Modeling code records

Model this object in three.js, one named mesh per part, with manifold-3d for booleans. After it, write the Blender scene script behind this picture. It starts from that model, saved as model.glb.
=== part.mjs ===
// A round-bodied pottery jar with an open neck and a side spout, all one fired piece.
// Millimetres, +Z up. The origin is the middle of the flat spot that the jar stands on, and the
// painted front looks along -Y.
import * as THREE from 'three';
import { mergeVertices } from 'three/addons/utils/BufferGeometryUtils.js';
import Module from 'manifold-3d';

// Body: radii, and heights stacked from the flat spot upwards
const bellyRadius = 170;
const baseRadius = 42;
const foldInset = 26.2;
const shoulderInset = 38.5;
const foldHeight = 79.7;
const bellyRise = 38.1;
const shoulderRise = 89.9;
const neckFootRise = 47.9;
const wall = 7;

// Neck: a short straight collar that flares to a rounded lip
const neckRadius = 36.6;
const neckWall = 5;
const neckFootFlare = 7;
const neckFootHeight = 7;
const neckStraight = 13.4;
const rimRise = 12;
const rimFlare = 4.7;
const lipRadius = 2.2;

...

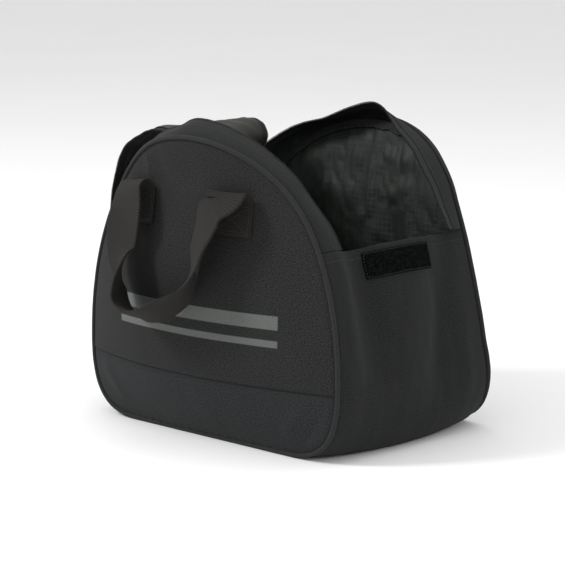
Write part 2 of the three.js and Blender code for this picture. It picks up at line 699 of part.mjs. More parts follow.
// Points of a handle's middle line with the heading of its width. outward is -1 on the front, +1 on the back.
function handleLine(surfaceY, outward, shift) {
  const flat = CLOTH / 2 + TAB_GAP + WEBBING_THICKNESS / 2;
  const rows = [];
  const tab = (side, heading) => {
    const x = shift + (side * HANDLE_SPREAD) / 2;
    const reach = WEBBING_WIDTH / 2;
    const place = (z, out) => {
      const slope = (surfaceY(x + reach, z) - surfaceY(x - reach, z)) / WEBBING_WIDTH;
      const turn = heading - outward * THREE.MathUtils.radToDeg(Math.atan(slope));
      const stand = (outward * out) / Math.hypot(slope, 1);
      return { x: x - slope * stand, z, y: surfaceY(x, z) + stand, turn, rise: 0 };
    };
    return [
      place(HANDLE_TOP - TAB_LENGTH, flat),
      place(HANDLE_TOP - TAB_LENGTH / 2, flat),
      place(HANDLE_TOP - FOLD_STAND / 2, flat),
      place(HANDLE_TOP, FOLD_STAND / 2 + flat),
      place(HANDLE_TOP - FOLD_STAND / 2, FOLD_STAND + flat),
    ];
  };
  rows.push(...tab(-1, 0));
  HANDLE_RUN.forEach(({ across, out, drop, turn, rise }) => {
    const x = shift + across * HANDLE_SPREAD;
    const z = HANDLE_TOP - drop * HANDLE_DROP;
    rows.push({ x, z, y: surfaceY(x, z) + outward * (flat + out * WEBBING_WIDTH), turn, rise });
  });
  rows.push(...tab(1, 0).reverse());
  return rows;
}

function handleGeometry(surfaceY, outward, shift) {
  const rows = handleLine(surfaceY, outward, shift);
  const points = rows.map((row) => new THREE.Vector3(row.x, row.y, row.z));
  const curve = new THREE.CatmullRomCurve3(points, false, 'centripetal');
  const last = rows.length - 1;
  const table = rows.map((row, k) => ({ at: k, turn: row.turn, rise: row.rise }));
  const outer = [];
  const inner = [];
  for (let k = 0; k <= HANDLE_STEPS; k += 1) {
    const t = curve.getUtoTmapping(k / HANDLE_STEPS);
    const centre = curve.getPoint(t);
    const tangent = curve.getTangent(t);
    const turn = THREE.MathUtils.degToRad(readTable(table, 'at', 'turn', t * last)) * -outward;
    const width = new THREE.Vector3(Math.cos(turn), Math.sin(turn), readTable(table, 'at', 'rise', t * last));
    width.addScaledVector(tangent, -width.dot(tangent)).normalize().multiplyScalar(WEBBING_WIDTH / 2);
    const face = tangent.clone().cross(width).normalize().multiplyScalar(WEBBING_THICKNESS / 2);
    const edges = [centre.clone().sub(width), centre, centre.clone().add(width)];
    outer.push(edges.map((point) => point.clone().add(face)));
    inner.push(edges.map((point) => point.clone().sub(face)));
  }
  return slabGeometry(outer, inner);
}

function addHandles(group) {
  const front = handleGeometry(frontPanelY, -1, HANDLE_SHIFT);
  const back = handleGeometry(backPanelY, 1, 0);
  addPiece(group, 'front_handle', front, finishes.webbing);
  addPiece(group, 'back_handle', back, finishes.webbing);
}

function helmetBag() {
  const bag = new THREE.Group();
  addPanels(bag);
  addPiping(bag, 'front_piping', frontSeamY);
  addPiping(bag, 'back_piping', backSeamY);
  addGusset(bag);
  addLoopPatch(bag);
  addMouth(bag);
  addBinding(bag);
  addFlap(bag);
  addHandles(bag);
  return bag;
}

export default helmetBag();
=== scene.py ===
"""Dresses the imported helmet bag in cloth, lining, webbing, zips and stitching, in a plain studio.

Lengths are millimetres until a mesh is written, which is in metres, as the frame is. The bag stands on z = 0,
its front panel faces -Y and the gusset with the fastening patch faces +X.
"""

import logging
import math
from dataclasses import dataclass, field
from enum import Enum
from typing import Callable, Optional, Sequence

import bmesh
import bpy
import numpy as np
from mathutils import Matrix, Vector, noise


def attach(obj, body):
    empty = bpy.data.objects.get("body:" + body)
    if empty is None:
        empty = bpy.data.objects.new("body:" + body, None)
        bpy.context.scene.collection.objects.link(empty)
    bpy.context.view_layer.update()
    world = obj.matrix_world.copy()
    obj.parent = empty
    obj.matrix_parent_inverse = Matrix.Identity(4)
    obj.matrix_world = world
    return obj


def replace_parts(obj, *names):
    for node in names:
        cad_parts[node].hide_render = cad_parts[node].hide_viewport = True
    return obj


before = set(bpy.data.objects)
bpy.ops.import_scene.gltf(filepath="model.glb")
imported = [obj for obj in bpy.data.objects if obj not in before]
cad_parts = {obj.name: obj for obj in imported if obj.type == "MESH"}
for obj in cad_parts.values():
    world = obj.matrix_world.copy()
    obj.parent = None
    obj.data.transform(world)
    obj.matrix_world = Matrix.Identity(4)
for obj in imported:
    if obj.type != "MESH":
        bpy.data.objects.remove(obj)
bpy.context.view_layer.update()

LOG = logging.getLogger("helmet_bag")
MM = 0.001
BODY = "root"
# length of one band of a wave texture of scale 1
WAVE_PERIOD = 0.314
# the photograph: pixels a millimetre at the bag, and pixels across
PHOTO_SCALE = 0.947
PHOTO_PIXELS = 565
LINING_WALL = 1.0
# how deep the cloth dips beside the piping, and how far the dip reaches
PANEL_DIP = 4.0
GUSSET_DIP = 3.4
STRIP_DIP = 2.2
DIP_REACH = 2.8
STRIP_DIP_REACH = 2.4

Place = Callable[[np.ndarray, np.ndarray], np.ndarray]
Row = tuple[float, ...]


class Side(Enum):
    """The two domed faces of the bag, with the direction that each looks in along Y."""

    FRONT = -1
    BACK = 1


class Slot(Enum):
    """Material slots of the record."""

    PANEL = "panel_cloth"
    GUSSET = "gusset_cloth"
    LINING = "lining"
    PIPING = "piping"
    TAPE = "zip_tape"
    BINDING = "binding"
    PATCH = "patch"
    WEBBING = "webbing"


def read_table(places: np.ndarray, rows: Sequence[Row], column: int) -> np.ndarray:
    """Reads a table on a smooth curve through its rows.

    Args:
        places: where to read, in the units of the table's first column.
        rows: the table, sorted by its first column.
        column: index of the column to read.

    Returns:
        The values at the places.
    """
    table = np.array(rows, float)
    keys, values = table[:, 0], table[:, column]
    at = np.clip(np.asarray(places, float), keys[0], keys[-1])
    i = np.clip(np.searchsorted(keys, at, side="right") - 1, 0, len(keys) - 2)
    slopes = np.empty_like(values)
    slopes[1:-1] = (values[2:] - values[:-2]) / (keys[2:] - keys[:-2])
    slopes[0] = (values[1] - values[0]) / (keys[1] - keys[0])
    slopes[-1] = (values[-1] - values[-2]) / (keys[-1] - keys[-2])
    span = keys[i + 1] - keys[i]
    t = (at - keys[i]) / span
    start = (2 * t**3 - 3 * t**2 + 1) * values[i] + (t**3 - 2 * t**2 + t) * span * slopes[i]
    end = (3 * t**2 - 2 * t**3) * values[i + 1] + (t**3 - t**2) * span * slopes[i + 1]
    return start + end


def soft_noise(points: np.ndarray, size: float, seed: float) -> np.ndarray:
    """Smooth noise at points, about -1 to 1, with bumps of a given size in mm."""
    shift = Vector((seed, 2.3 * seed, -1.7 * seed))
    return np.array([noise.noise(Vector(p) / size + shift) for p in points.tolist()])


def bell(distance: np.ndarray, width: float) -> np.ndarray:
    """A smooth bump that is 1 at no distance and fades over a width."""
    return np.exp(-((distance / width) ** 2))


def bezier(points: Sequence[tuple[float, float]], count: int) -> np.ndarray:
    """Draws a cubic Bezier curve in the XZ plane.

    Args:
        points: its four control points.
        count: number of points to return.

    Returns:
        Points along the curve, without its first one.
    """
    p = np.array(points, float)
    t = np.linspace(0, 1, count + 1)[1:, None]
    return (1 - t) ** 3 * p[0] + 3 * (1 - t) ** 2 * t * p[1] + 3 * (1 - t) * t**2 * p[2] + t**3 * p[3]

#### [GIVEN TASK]
Your task is to repeat the lines from the one containing "addPiping(bag, 'back_piping', backSeamY);" to the one containing "from mathutils import Matrix, Vector, noise", both lines included. Leave out every other line.

#### [COMPLETE ANSWER]
  addPiping(bag, 'back_piping', backSeamY);
  addGusset(bag);
  addLoopPatch(bag);
  addMouth(bag);
  addBinding(bag);
  addFlap(bag);
  addHandles(bag);
  return bag;
}

export default helmetBag();
=== scene.py ===
"""Dresses the imported helmet bag in cloth, lining, webbing, zips and stitching, in a plain studio.

Lengths are millimetres until a mesh is written, which is in metres, as the frame is. The bag stands on z = 0,
its front panel faces -Y and the gusset with the fastening patch faces +X.
"""

import logging
import math
from dataclasses import dataclass, field
from enum import Enum
from typing import Callable, Optional, Sequence

import bmesh
import bpy
import numpy as np
from mathutils import Matrix, Vector, noise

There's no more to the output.